Employing everything (but the kitchen sink) from Eadweard Muybridge’s locomotion experiments to 1920’s home movies to 1960’s TV commercials to contemporary dance videos to public domain vintage photos (some of which collage artists will probably recognize), Scott Bateman portrays 5000 space aliens disguised as humans and filtered through a wide variety of prisms to correspond with Constructivist posters, Warhol’s and Lichtenstein’s paintings, Jordan’s and Gilliam’s cut-out shorts, hyper-stylized rotoscoping and whatnot. Eschewing narrative in favor of boisterous randomness, this one-man show is a relentless barrage of moving images complemented by a propulsive electronic score; a ‘Pop Art meets Dada’ extravaganza that puts the viewer’s attention span to a severe, trance-like test. A labor of love and creative madness, Bateman’s feature debut is 5000 seconds spent well... that is, if you enjoy bathing in a deep and vast ocean of electrified visual information.

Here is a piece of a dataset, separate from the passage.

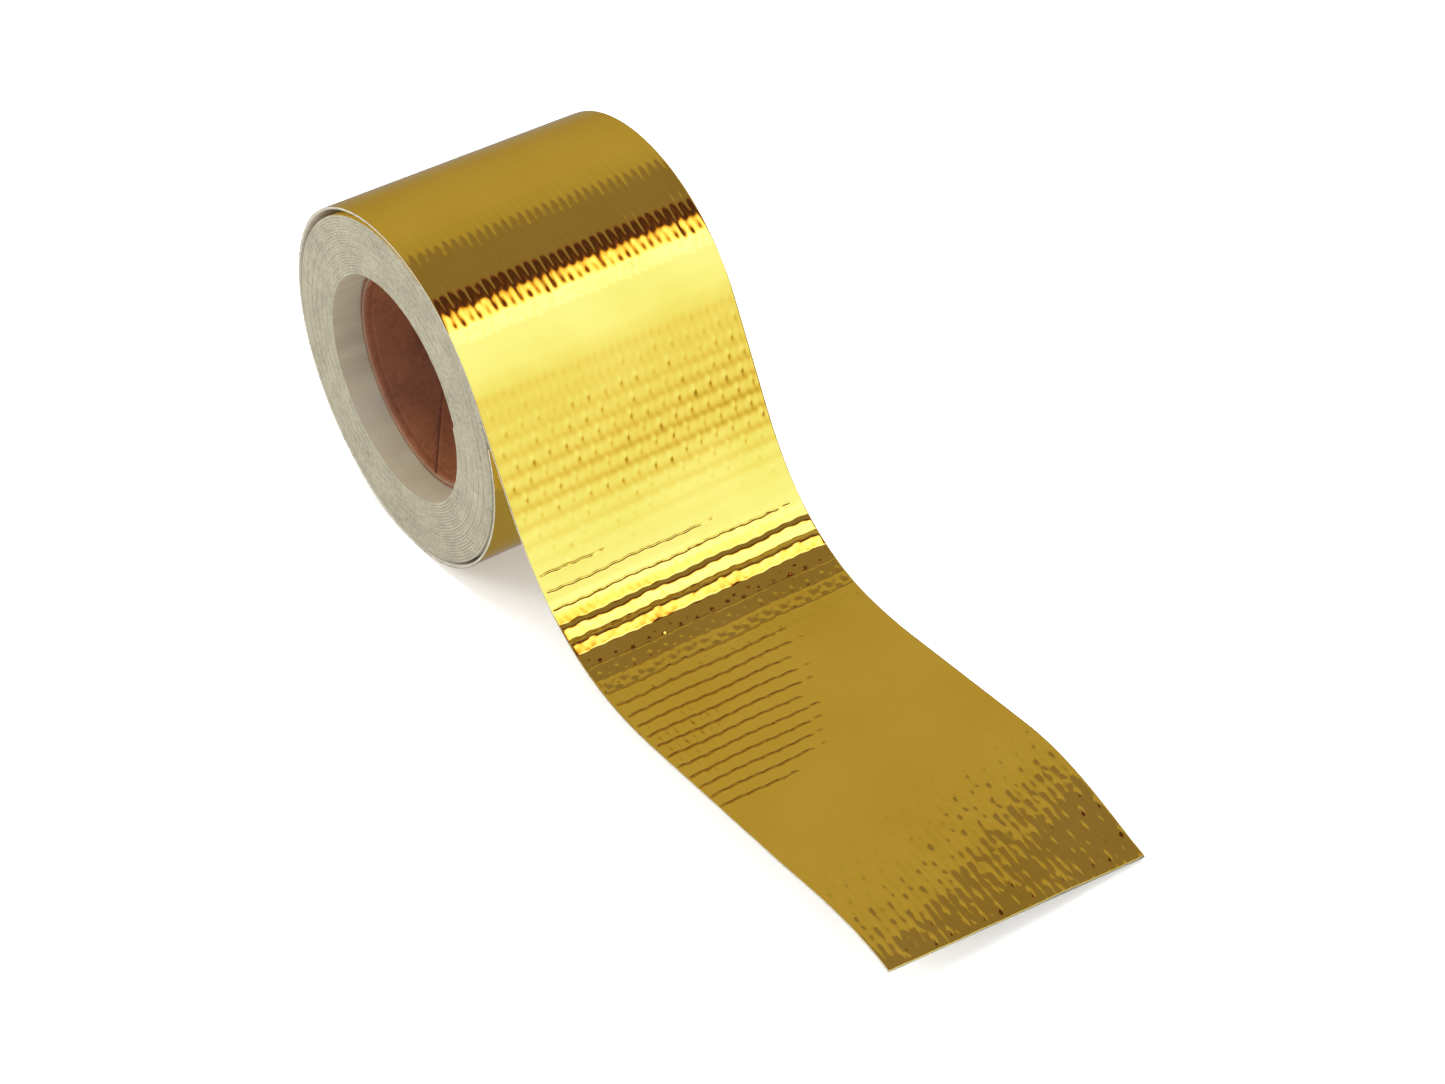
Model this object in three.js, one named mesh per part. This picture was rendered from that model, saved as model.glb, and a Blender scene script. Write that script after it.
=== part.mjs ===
// A roll of metallised glass-cloth tape: a cardboard core, the wound pack on it, the loose outer turn
// and the free tail that comes off it. Millimetres and degrees, +Z up, the roll's axis along Y.
import * as THREE from 'three';

// ---- driving dimensions ----
const TAPE_WIDTH = 50.8;
const LAYERS = [
  { name: 'liner', thickness: 0.1, colour: 0xcfcabd, roughness: 0.75, metalness: 0 },
  { name: 'adhesive', thickness: 0.06, colour: 0xd9cf9d, roughness: 0.4, metalness: 0 },
  { name: 'glass_cloth', thickness: 0.25, colour: 0xc9c4b4, roughness: 0.85, metalness: 0 },
  { name: 'gold_film', thickness: 0.05, colour: 0xd0a52c, roughness: 0.15, metalness: 1 },
];
const LAYER_GAP = 0.01;
const CORE_BORE_DIAMETER = 38.1;
const CORE_WIDTH = 40.2;
const CORE_PLIES = [
  { name: 'core_inner_ply', thickness: 0.4, colour: 0x7d4a33 },
  { name: 'core_middle_ply', thickness: 0.6, colour: 0x8a6a4e },
  { name: 'core_outer_ply', thickness: 0.4, colour: 0x9a7a5c },
];
const CORE_PLY_GAP = 0.02;

// The pack winds on in turns a little apart, and tighter over its top, which leaves it slightly flat.
const PACK_TURNS = 21;
const PACK_TURN_GAP = 0.032;
const PACK_TIGHT_GAP = 0.01;
const PACK_TIGHT_ANGLE = 125;
const PACK_TIGHT_HALF_WIDTH = 75;
const PACK_CORE_GAP = 0.1;

// The loose outer turn runs back around the roll from the peel line, where the tail leaves.
const ROLL_RADIUS = 32.78;
const PEEL_ANGLE = 26;
const TURN_SWEEP = 345;
const LOOSE_BULGE = 0.25;
const LOOSE_BULGE_ANGLE = 130;
const LOOSE_BULGE_HALF_WIDTH = 60;

// The tail: its heading turns up in one long bend and down in the curl at its end.
const TAIL_LENGTH = 130.2;
const TAIL_BEND = 67.3;
const TAIL_BEND_START = 16;
const TAIL_BEND_END = 73.3;
const TAIL_CURL = 24.2;
const TAIL_CURL_START = 95.9;
const TAIL_CURL_END = 140.2;
const TAIL_BANK = 1.7;
const TAIL_BANK_LENGTH = 60;
const TAIL_END_BANK = 6.1;
const TAIL_END_BANK_START = 101.2;
const CUT_SKEW = 1.2;
const CUT_SKEW_LENGTH = 20;
const HINGE_GAP = 0.15;

const ROUND_SEGMENTS = 72;
const PACK_STEPS_PER_TURN = 36;
const TURN_STEP = 5;
const TAIL_STEP = 2.6;

// ---- small helpers ----
const radians = THREE.MathUtils.degToRad;
const smooth = (value, start, end) => THREE.MathUtils.smoothstep(value, start, end);
const sum = (values) => values.reduce((total, value) => total + value, 0);

const TAPE_THICKNESS = sum(LAYERS.map((layer) => layer.thickness)) + LAYER_GAP * (LAYERS.length - 1);
const CORE_BORE_RADIUS = CORE_BORE_DIAMETER / 2;
const CORE_RADIUS = CORE_BORE_RADIUS + sum(CORE_PLIES.map((ply) => ply.thickness + CORE_PLY_GAP));
const LOOSE_RADIUS = ROLL_RADIUS - TAPE_THICKNESS;

function standardMaterial({ colour, roughness, metalness }) {
  return new THREE.MeshStandardMaterial({ color: colour, roughness, metalness });
}

function namedMesh(name, geometry, look) {
  const mesh = new THREE.Mesh(geometry, standardMaterial(look));
  mesh.name = name;
  return mesh;
}

// ---- core: plain rings around the roll's axis ----
function ringGeometry(innerRadius, outerRadius, width) {
  const half = width / 2;
  const profile = [
    new THREE.Vector2(innerRadius, -half),
    new THREE.Vector2(outerRadius, -half),
    new THREE.Vector2(outerRadius, half),
    new THREE.Vector2(innerRadius, half),
    new THREE.Vector2(innerRadius, -half),
  ];
  return new THREE.LatheGeometry(profile, ROUND_SEGMENTS);
}

function coreMeshes() {
  let innerRadius = CORE_BORE_RADIUS;
  return CORE_PLIES.map((ply) => {
    const outerRadius = innerRadius + ply.thickness;
    const geometry = ringGeometry(innerRadius, outerRadius, CORE_WIDTH);
    innerRadius = outerRadius + CORE_PLY_GAP;
    return namedMesh(ply.name, geometry, { colour: ply.colour, roughness: 0.8, metalness: 0 });
  });
}

// ---- the tape's path ----
// A station is a point on the tape's underside with the tape's own directions there:
// "out" is the film's side and "across" runs from the near edge to the far one.

function stationAround(angle, radius) {
  const out = new THREE.Vector3(Math.cos(radians(angle)), 0, Math.sin(radians(angle)));
  const point = out.clone().multiplyScalar(radius);
  return { point, out, across: new THREE.Vector3(0, 1, 0) };
}

// One at the middle angle, falling smoothly to nothing half a width to either side.
function swell(angle, middle, halfWidth) {
  const away = Math.abs(THREE.MathUtils.euclideanModulo(angle - middle + 180, 360) - 180);
  return 1 - smooth(away, 0, halfWidth);
}

function packPitch(angle) {
  const tight = swell(angle, PACK_TIGHT_ANGLE, PACK_TIGHT_HALF_WIDTH);
  return TAPE_THICKNESS + THREE.MathUtils.lerp(PACK_TURN_GAP, PACK_TIGHT_GAP, tight);
}

// The pack is one long strip: it winds out from the core to where the outer turn ends.
function packStations() {
  const outerEnd = PEEL_ANGLE + TURN_SWEEP;
  const count = PACK_TURNS * PACK_STEPS_PER_TURN;
  const stations = [];
  for (let index = 0; index <= count; index += 1) {
    const turn = index / PACK_STEPS_PER_TURN;
    const angle = outerEnd + 360 * (PACK_TURNS - turn);
    const radius = CORE_RADIUS + PACK_CORE_GAP + packPitch(angle) * turn;
    const station = stationAround(angle, radius);
    stations.push({ near: station, far: station });
  }
  return stations;
}

// Underside radius of the outer turn, at an angle measured back around the roll from the peel line.
function turnRadius(sweep) {
  const bulge = swell(PEEL_ANGLE + sweep, LOOSE_BULGE_ANGLE, LOOSE_BULGE_HALF_WIDTH);
  return LOOSE_RADIUS + LOOSE_BULGE * bulge;
}

function turnStation(sweep) {
  return stationAround(PEEL_ANGLE + sweep, turnRadius(sweep));
}

function turnStations() {
  const count = Math.ceil(TURN_SWEEP / TURN_STEP);
  const first = THREE.MathUtils.radToDeg(HINGE_GAP / turnRadius(0));
  const stations = [];
  for (let index = 0; index <= count; index += 1) {
    const sweep = THREE.MathUtils.lerp(first, TURN_SWEEP, index / count);
    const station = turnStation(sweep);
    stations.push({ near: station, far: station });
  }
  return stations.reverse();
}

// Slope of the tail above the level, at a distance from the peel line.
function tailHeading(distance) {
  const bend = TAIL_BEND * smooth(distance, TAIL_BEND_START, TAIL_BEND_END);
  const curl = TAIL_CURL * smooth(distance, TAIL_CURL_START, TAIL_CURL_END);
  return radians(PEEL_ANGLE - 90 + bend - curl);
}

function tailBank(distance) {
  const start = TAIL_BANK * smooth(distance, 0, TAIL_BANK_LENGTH);
  const end = TAIL_END_BANK * smooth(distance, TAIL_END_BANK_START, TAIL_LENGTH);
  return radians(start + end);
}

function tailDirection(distance) {
  const heading = tailHeading(distance);
  return new THREE.Vector3(Math.cos(heading), 0, Math.sin(heading));
}

// The tail's stations a short step apart, found by walking along it from the peel line.
function tailWalk(length, step) {
  const stations = [];
  const point = turnStation(0).point;
  for (let distance = 0; distance <= length; distance += step) {
    const direction = tailDirection(distance);
    const bank = new THREE.Quaternion().setFromAxisAngle(direction, -tailBank(distance));
    const across = new THREE.Vector3(0, 1, 0).applyQuaternion(bank);
    const out = direction.clone().cross(across);
    stations.push({ point: point.clone(), out, across });
    point.addScaledVector(tailDirection(distance + step / 2), step);
  }
  return stations;
}

// The cut at the tail's end is slanted, so the far edge runs on past the near one.
function tailStations() {
  const fineStep = 0.1;
  const walk = tailWalk(TAIL_LENGTH + CUT_SKEW + 1, fineStep);
  const at = (distance) => walk[Math.round(distance / fineStep)];
  const count = Math.ceil(TAIL_LENGTH / TAIL_STEP);
  const stations = [];
  for (let index = 0; index <= count; index += 1) {
    const distance = THREE.MathUtils.lerp(HINGE_GAP, TAIL_LENGTH, index / count);
    const skew = CUT_SKEW * smooth(distance, TAIL_LENGTH - CUT_SKEW_LENGTH, TAIL_LENGTH);
    stations.push({ near: at(distance), far: at(distance + skew) });
  }
  return stations;
}

// ---- one layer of the tape, as a closed strip between two heights above the underside ----
function layerGeometry(stations, bottom, top) {
  const half = TAPE_WIDTH / 2;
  const corner = (station, side, height) => station.point
    .clone()
    .addScaledVector(station.across, side * half)
    .addScaledVector(station.out, height);
  const positions = [];
  const indices = [];
  const quad = (a, b, c, d) => indices.push(a, b, c, a, c, d);
  for (const { near, far } of stations) {
    const section = [
      corner(near, -1, bottom),
      corner(far, 1, bottom),
      corner(far, 1, top),
      corner(near, -1, top),
    ];
    section.forEach((vertex) => positions.push(...vertex.toArray()));
  }
  // The underside and the film's side split along the same diagonal, so the thickness stays even.
  for (let index = 0; index + 1 < stations.length; index += 1) {
    const here = 4 * index;
    const next = here + 4;
    quad(here, here + 1, next + 1, next);
    quad(here + 3, next + 3, next + 2, here + 2);
    quad(here + 1, here + 2, next + 2, next + 1);
    quad(here + 3, here, next, next + 3);
  }
  const last = 4 * (stations.length - 1);
  quad(3, 2, 1, 0);
  quad(last, last + 1, last + 2, last + 3);
  const geometry = new THREE.BufferGeometry();
  geometry.setAttribute('position', new THREE.Float32BufferAttribute(positions, 3));
  geometry.setIndex(indices);
  geometry.computeVertexNormals();
  return geometry;
}

function packMesh() {
  const geometry = layerGeometry(packStations(), 0, TAPE_THICKNESS);
  return namedMesh('wound_pack', geometry, { colour: 0xc4bda8, roughness: 0.9, metalness: 0 });
}

function layerMeshes(prefix, stations) {
  let bottom = 0;
  return LAYERS.map((layer) => {
    const top = bottom + layer.thickness;
    const geometry = layerGeometry(stations, bottom, top);
    bottom = top + LAYER_GAP;
    return namedMesh(`${prefix}_${layer.name}`, geometry, layer);
  });
}

// ---- assembly, with its origin under the middle of its box ----
const tapeRoll = new THREE.Group();
tapeRoll.add(...coreMeshes());
tapeRoll.add(packMesh());
tapeRoll.add(...layerMeshes('outer_turn', turnStations()));
tapeRoll.add(...layerMeshes('tail', tailStations()));

const box = new THREE.Box3().setFromObject(tapeRoll);
const middle = box.getCenter(new THREE.Vector3());
tapeRoll.position.set(-middle.x, -middle.y, -box.min.z);

const part = new THREE.Group();
part.add(tapeRoll);
export default part;
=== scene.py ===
"""Looks of a roll of gold-faced glass-cloth tape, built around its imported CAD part.

Shapes are worked out in millimetres and degrees on the roll's own axes, as in the CAD source: X towards
the tail, Y along the roll's axis from the near side to the far one, Z up, origin on the axis half way
along the roll. "Along" is the distance along the tape from the peel line, where the tail leaves the
roll: the tail is positive and the turn round the roll negative. "Across" runs from the near edge.
"""
import math
from collections import namedtuple

import bmesh
import bpy
import numpy as np
from mathutils import Matrix, Quaternion, Vector


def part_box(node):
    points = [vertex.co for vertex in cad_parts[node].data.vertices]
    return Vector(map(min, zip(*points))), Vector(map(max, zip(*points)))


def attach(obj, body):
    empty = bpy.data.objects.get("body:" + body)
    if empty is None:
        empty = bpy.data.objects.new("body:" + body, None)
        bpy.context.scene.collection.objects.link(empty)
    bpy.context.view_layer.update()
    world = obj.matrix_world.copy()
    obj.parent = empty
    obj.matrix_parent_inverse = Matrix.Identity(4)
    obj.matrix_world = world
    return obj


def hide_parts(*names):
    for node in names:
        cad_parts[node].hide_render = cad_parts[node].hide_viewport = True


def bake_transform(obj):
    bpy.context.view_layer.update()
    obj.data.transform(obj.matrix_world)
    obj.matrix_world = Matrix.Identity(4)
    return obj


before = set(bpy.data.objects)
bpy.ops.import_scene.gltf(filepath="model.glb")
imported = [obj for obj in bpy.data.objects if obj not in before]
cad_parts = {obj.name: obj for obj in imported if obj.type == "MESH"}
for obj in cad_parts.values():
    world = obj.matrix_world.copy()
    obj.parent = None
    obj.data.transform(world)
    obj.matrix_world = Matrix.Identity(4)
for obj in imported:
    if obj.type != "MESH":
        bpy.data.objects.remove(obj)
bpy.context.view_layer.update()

MM = 0.001

# ---- the tape and its path, as in CAD ----
TAPE_WIDTH = 50.8
TAPE_THICKNESS = 0.49
LINER = (0.0, 0.1)
ADHESIVE = (0.11, 0.17)
GLASS_CLOTH = (0.18, 0.43)
FILM_HEIGHT = 0.49
LOOSE_RADIUS = 32.29
PEEL_ANGLE = 26
TURN_SWEEP = 345
LOOSE_BULGE = 0.25
LOOSE_BULGE_ANGLE = 130
LOOSE_BULGE_HALF_WIDTH = 60
TAIL_LENGTH = 130.2
TAIL_BEND = 67.3
TAIL_BEND_SPAN = (16, 73.3)
TAIL_CURL = 24.2
TAIL_CURL_SPAN = (95.9, 140.2)
TAIL_BANK = 1.7
TAIL_BANK_SPAN = (0, 60)
TAIL_END_BANK = 6.1
TAIL_END_BANK_SPAN = (101.2, 130.2)
CUT_SKEW = 1.2
CUT_SKEW_LENGTH = 20
TURN_TABLE_ROWS = 4001
TAIL_TABLE_STEP = 0.05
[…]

15. The Plastic Dome of Norma Jean (Juleen Compton, 1966)


A whimsical oddity of the early American indie cinema, The Plastic Dome of Norma Jean takes the form of a cautionary tale that flirts with magic realism to portray the trappings of fame through the battle between childlike innocence and corporate greed. The former is embodied by the titular protagonist – a clairvoyant girl played with the sweet and charming naiveté by first-timer Sharon Henesy who would sadly fade into obscurity, whereas the latter is represented by the frontman of The Beatles-like boy band that lip-sync to the catchy and oh-so-60’s songs performed by The Duprees and The Vacles, providing the film with musical ‘bridges’. The prolific and acclaimed French composer Michel Legrand reportedly worked for free on the score, both twinkling and evocative, whereby a relatively unknown DoP, Roger Barlow, captured the short-lived popularity of Compton’s young heroes in handsome, mod-ish, high-contrast B&W.

Honorable mention for delightfully sentimental How I Learned to Fly (originally, Leto kada sam naučila da letim) by Radivoje Andrić, 2022.